Pogacar found out just how hard it is to compete, let alone win the Tour, following such an injury-hit preparation last year, when he finished more than seven minutes adrift of Vingegaard.

While the Danish champion has been recuperating at home following his crash in the Basque Country, Pogacar has been making hay. The 25-year-old has been nigh on untouchable in 2024, winning one-day races Strade Bianche and Liege-Bastogne-Liege and the Volta Catalunya, all in dominant fashion, before running away with May’s Giro d’Italia as he won six stages to win by almost ten minutes.

It has set up a date with destiny for the Slovene, who is seeking to become the first rider since Marco Pantani in 1998 to complete the Giro-Tour double.

A fit and firing Vingegaard would be a sizable obstacle to overcome in that endeavour but the Dane’s misfortune has opened the door for Pogacar to add his name to an illustrious band of cyclists.

Outwardly at least, Visma-Lease a Bike are still pulling behind Vingegaard and he has an impressive cast in his servitude, but so too does his great rival Pogacar with Adam Yates, Pavel Sivakov, Joao Almeida and young gun Juan Ayuso all ready to do the hard yards in the mountains.

The sheer number of unknowns of Vingegaard’s condition make betting on this year’s Tour a tricky proposition but if Pogacar’s UAE Team Emirates squad get their tactics right, there is a chance that they could turn the screw from the very first pedal stroke.

There is no easy introduction to this year’s route with climbing on the menu from the off.

The peloton will tackle 3,600m of vertical gain on a punishing first stage in Tuscany and the first super-category climb of the race, the Col du Galibier, comes on only stage four before the first week ends with a 199km test featuring 32km of gravel roads – an area Pogacar will no doubt be targeting as a prime opportunity to take time given his prowess on such roads as a two-time winner of Strade Bianche.

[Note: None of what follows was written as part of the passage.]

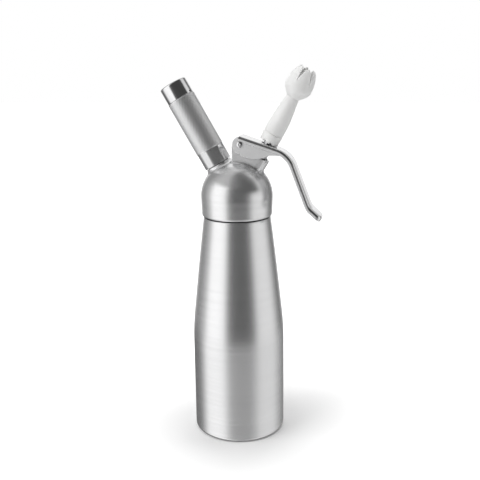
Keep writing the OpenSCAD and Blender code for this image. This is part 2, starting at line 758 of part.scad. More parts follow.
module spring_cap() {
    color([0.72, 0.73, 0.75]) on_valve() rotate_extrude() polygon([
        [stem_r + seat_gap, cap_p], [cap_r - stem_edge, cap_p], [cap_r, cap_p + stem_edge],
        [cap_r, cap_top - stem_edge], [cap_r - stem_edge, cap_top], [stem_r + seat_gap, cap_top]]);
}

// Depth of the fine threads' grooves
fine_thread_d = 0.5;

module tip_adapter() {
    count = floor((spigot_h - 1.2) / fine_pitch);
    spigot_edge = 0.4;
    notch = [2.2, 2.6, 1.2];
    color([0.94, 0.94, 0.92]) on_valve() difference() {
        rotate_extrude() polygon(concat(
            [[stem_r + seat_gap, adapter_p], [adapter_low_r, adapter_p],
             [adapter_top_r, adapter_top - 2 * spigot_edge],
             [adapter_top_r - fine_thread_d, adapter_top], [spigot_r - fine_thread_d, adapter_top]],
            grooves(spigot_r, adapter_top + fine_pitch * 0.4, fine_thread_d, fine_pitch, count),
            [[spigot_r, spigot_top - spigot_edge], [spigot_r - spigot_edge, spigot_top],
             [stem_r + seat_gap, spigot_top]]));
        for (i = [0 : adapter_notches - 1]) rotate(360 * (i + 0.5) / adapter_notches)
            translate([adapter_low_r - notch[0], -notch[1] / 2, adapter_p - over])
                cube([2 * notch[0], notch[1], notch[2] + over]);
    }
}

seal_shy = 0.3;

module tip_seal() {
    color([0.88, 0.88, 0.86]) on_valve(spigot_top + face_gap)
        ring(stem_r + seal_shy, spigot_r - seal_shy, tip_seal_t);
}

// Radius of the tip at height p: a straight base, a taper to the waist, then the tulip
function tip_r(p) =
    p <= taper_p ? tip_base_r :
    p <= waist_p ? tip_base_r + (tip_waist_r - tip_base_r) * pow((p - taper_p) / tip_taper_len, 1.5) :
    p <= bulge_p ? tip_waist_r + (tulip_r - tip_waist_r) * sin(90 * (p - waist_p) / tulip_low_len) :
    tulip_r - (tulip_r - mouth_tip_r) * pow((p - bulge_p) / tulip_top_len, 2.2);

module decorator_tip() {
    steps = 12;
    stem_way_r = stem_r + 0.2;
    web_h = 2;
    lip = 1.5;
    function stretch(from, to, inset) =
        [for (i = [0 : steps]) let (p = from + (to - from) * i / steps) [tip_r(p) - inset, p]];
    bore = [[0, tip_p - over], [spigot_r + thread_gap, tip_p - over],
        [spigot_r + thread_gap, ledge_p], [stem_way_r, ledge_p], [stem_way_r, taper_p + web_h],
        [tip_waist_r - tip_wall, waist_p - lip]];
    color([0.95, 0.95, 0.94]) on_valve() difference() {
        rotate_extrude() polygon(concat([[0, tip_p], [tip_base_r, tip_p]],
            stretch(taper_p, waist_p, 0), stretch(waist_p + eps, bulge_p, 0),
            stretch(bulge_p + eps, mouth_p, 0), [[0, mouth_p]]));
        rotate_extrude() polygon(concat(bore,
            stretch(waist_p + lip, bulge_p, tip_wall), stretch(bulge_p + eps, mouth_p, tip_wall),
            [[mouth_tip_r - tip_wall, mouth_p + over], [0, mouth_p + over]]));
        // Slots that open towards the mouth: half their outline, as shares of their width and length
        half = [[0.3, 0.45], [0.5, 0.17], [0.72, 0]];
        for (i = [0 : teeth - 1]) rotate(slot_turn + 360 * i / teeth)
            rotate([90, 0, 90]) linear_extrude(2 * tulip_r) polygon(concat(
                [[0, mouth_p - slot_len]],
                [for (h = half) [slot_w * h[0], mouth_p - slot_len * h[1]]],
                [[slot_w * 0.72, mouth_p + over], [-slot_w * 0.72, mouth_p + over]],
                [for (k = [2 : -1 : 0]) [-slot_w * half[k][0], mouth_p - slot_len * half[k][1]]]));
    }
}

module charger_stud() {
    count = floor((stud_h - 2) / fine_pitch);
    stud_edge = 0.6;
    thread_q = port_face + stud_edge + 0.2;
    color([0.7, 0.71, 0.73]) on_holder() difference() {
        rotate_extrude() polygon(concat(
            [[0, insert_q + face_gap], [stud_plug_r, insert_q + face_gap],
             [stud_plug_r, port_face + face_gap], [stud_r - fine_thread_d, port_face + face_gap]],
            grooves(stud_r, thread_q, fine_thread_d, fine_pitch, count),
            [[stud_r, stud_top_q - stud_edge], [stud_r - stud_edge, stud_top_q], [0, stud_top_q]]));
        translate([0, 0, recess_q]) cylinder(h = big, r = recess_r);
        translate([0, 0, insert_q - over]) cylinder(h = big, r = insert_r + seat_gap);
    }
}

// The piercing pin's point, and its gas passage: a hole along its middle between two cross holes
needle_top = charger_q + needle_in;
needle_hole_q = seal_top_q + 0.4;
needle_taper = 1.2;
needle_point_r = 0.35;
insert_low = insert_q - insert_tail_h;
insert_edge = 0.3;
insert_foot = 0.2;
passage_q = insert_low + 1.4;
passage_r = 0.5;
outlet_r = 0.4;

module piercing_pin() {
    color([0.66, 0.67, 0.69]) on_holder() difference() {
        rotate_extrude() polygon([[0, insert_low], [insert_tail_r, insert_low],
            [insert_tail_r, insert_q - insert_foot], [insert_r, insert_q + insert_foot],
            [insert_r, recess_q - insert_edge], [insert_r - insert_edge, recess_q],
            [needle_r, recess_q], [needle_r, needle_top - needle_taper],
            [needle_point_r, needle_top], [0, needle_top]]);
        translate([0, 0, passage_q]) cylinder(h = needle_hole_q - passage_q, r = passage_r);
        translate([0, 0, passage_q]) rotate([90, 0, 0])
            cylinder(h = 4 * insert_r, r = outlet_r, center = true);
        translate([0, 0, needle_hole_q]) rotate([0, 90, 0])
            cylinder(h = 4 * insert_r, r = needle_point_r, center = true);
    }
}

module inlet_seal() {
    color([0.85, 0.3, 0.2]) on_holder(recess_q + face_gap)
        ring(needle_r + thread_gap, recess_r - 1.5 * thread_gap, inlet_seal_t);
}

module check_valve_sleeve() {
    color([0.15, 0.15, 0.15]) on_holder(insert_low + insert_foot)
        ring(insert_tail_r + seat_gap, insert_r - insert_foot, insert_tail_h - 3 * insert_foot);
}

module gas_charger() {
    neck_edge = 0.6;
    hole_r = needle_r + 0.2;
    neck_end = charger_q + charger_neck_h;
    body_q = neck_end + charger_shoulder_h;
    color([0.82, 0.82, 0.83]) on_holder() difference() {
        rotate_extrude() polygon(concat(
            [[0, charger_q], [charger_neck_r - neck_edge, charger_q],
             [charger_neck_r, charger_q + neck_edge]],
            // The shoulder swells as half a cosine wave
            [for (i = [0 : 8]) [charger_neck_r + (charger_r - charger_neck_r)
                * (1 - cos(180 * i / 8)) / 2, neck_end + charger_shoulder_h * i / 8]],
            [for (i = [0 : 9]) [charger_r * cos(10 * i),
                charger_end_q - charger_r * (1 - sin(10 * i))]]));
        // Hollow inside, and open where the point has pierced its neck
        translate([0, 0, charger_q - over]) cylinder(h = charger_neck_h + 2 * over, r = hole_r);
        rotate_extrude() polygon(concat(
            [[0, neck_end - needle_r], [hole_r, neck_end - needle_r]],
            [for (i = [1 : 8]) [charger_neck_r + (charger_r - charger_neck_r)
                * (1 - cos(180 * i / 8)) / 2 - charger_wall, neck_end + charger_shoulder_h * i / 8]],
            [for (i = [0 : 9]) [(charger_r - charger_wall) * cos(10 * i),
                charger_end_q - charger_r + (charger_r - charger_wall) * sin(10 * i)]]));
    }
}

// Radius and depth of the sleeve's counterbore and of the cap's spigot in it, and the sleeve's edges
joint_r = charger_bore_r + 1.3;
joint_h = 6;
band_edge = 0.4;
grip_edge = 0.3;

module charger_holder() {
    color([0.72, 0.73, 0.74]) on_holder() difference() {
        rotate_extrude() polygon([[0, holder_q], [band_r - band_edge, holder_q],
            [band_r, holder_q + band_edge], [band_r, grip_q - 2 * band_edge], [grip_r, grip_q],
            [grip_r, cap_q - grip_edge], [grip_r - grip_edge, cap_q], [0, cap_q]]);
        translate([0, 0, holder_q - over]) cylinder(h = stud_h + over, r = stud_bore_r);
        translate([0, 0, holder_q]) cylinder(h = big, r = charger_bore_r);
        translate([0, 0, cap_q - joint_h]) cylinder(h = big, r = joint_r + seat_gap);
    }
}

module holder_cap() {
    dome_r1 = band_r - 2 * band_edge;
    dome_q = holder_top_q - end_dome;
    ball = dome_of(dome_r1, end_dome);
    color([0.82, 0.82, 0.83]) on_holder() difference() {
        union() {
            translate([0, 0, cap_q - joint_h + face_gap]) cylinder(h = joint_h, r = joint_r);
            rotate_extrude() polygon([[0, cap_q + face_gap], [band_r, cap_q + face_gap],
                [band_r, dome_q - 2 * band_edge], [band_r - 0.25, dome_q - 0.25],
                [dome_r1, dome_q], [0, dome_q]]);
            intersection() {
                translate([0, 0, holder_top_q - ball]) sphere(r = ball);
                translate([0, 0, dome_q - eps]) cylinder(h = end_dome + over, r = dome_r1);
            }
        }
        translate([0, 0, cap_q - joint_h - over])
            cylinder(h = charger_end_q - cap_q + joint_h + over - charger_r, r = charger_bore_r);
        translate([0, 0, charger_end_q - charger_r - eps]) sphere(r = charger_bore_r);
        translate([0, 0, cap_q + vent_r + grip_edge]) rotate([0, 90, vent_turn])
            cylinder(h = band_r + over, r = vent_r);
    }
}

bottle();
head_gasket();
head();
lever_pin();
pin_clip();
lever();
valve_stem();
stem_o_ring();
valve_seat_seal();
seal_retainer();
valve_bush();
valve_spring();
spring_cap();
tip_adapter();
tip_seal();
decorator_tip();
charger_stud();
piercing_pin();
inlet_seal();
check_valve_sleeve();
gas_charger();
charger_holder();
holder_cap();
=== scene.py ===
"""Whipped cream dispenser: the dressed model, its materials and its plain studio.

Lengths in the shape functions are millimetres in the CAD's frame, and become metres when a mesh is made.
"""
import math

import bmesh
import bpy
import numpy as np
from mathutils import Matrix, Vector


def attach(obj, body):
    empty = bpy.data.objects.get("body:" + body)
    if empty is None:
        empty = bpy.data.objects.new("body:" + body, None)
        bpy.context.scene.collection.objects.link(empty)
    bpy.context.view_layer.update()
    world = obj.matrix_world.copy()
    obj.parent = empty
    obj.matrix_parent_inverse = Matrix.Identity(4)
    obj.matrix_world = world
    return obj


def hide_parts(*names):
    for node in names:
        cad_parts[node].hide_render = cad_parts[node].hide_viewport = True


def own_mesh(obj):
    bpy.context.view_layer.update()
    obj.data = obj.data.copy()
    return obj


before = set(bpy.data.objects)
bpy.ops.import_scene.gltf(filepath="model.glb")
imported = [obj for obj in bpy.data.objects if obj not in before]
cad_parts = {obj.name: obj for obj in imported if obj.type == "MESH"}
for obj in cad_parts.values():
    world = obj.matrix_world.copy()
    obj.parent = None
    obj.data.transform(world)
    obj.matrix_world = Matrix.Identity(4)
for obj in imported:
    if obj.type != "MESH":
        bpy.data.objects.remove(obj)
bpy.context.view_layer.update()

# ---------------------------------------------------------------- sizes
# From the part's source or fitted to its solids. The knurl, the tip's wall and the vent are this
# script's own. _Z is a height on the bottle's axis, _P a place along the valve's and _Q along the
# holder's, and these two start level with the dome's centre.
BOTTLE_R, BOTTLE_H, SHOULDER_Z, BLEND_LEN = 39.0, 189.2, 93.0, 12.0
CONE_TOP_R, CONE_BOW = 28.1, 0.35
WALL, FLOOR_Z, HEEL_R, INNER_HEEL_R = 1.6, 3.0, 3.5, 4.0
GROOVE_IN_R, GROOVE_R, GROOVE_D = 24.2, 27.3, 0.6
MOUTH_R, NECK_R, RIM_Z, NECK_PITCH, NECK_THREAD_D = 22.0, 25.4, 202.5, 3.0, 0.6
THREAD_GAP, RUN_GAP, SEAT_GAP, FACE_GAP = 0.1, 0.05, 0.03, 0.05

DOME_Z, DOME_R = 206.2, 30.0
SKIRT_Z, SKIRT_R, SKIRT_CHAMFER = 190.1, 29.4, 1.1
CEILING_Z, HOLLOW_R, HOLLOW_H, HOLLOW_TOP_R = 205.0, 20.0, 11.8, 14.5
PIN_X, PIN_Z, PIN_R, PIN_HEAD_R, LUG_R = 4.86, 250.2, 2.0, 2.5, 4.4
YOKE_W, YOKE_BACK, YOKE_REAR_DROP, FILLET_R = 16.0, 2.3, 2.6, 2.4
VALVE_TILT, VALVE_X, BOSS_TOP = 28.75, 2.2, 37.7
CHAMBER_R, SEAT_P, POCKET_R, POCKET_P = 6.0, 14.0, 5.9, 26.0
HOLDER_TILT, PORT_R, PORT_FACE, PORT_ROOT = 29.9, 11.0, 30.6, 15.0
INLET_R, INLET_Q, PLUG_R, PLUG_H = 3.8, 25.0, 7.0, 10.0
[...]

Pogacar had put clear daylight between himself and the rest from an extremely early stage at the Giro and there is a chance that Vingegaard’s form could be irrelevant by the time of the first rest day in any case.

Of the alternatives, Primoz Roglic has never quite cracked the Tour while Remco Evenepoel also suffered injuries in same crash as Vingegaard. Ineos’s Carlos Rodriguez is improving all the time but Yates could be the man to follow home his teammate Pogacar. 

Imperious at the recent Tour de Suisse, Yates has been revitalised since leaving Ineos for UAE Emirates and was third at last year’s Tour.

He may be a distant second to Pogacar but there are fewer question marks over Yates’s form and fitness than many of the other alternatives.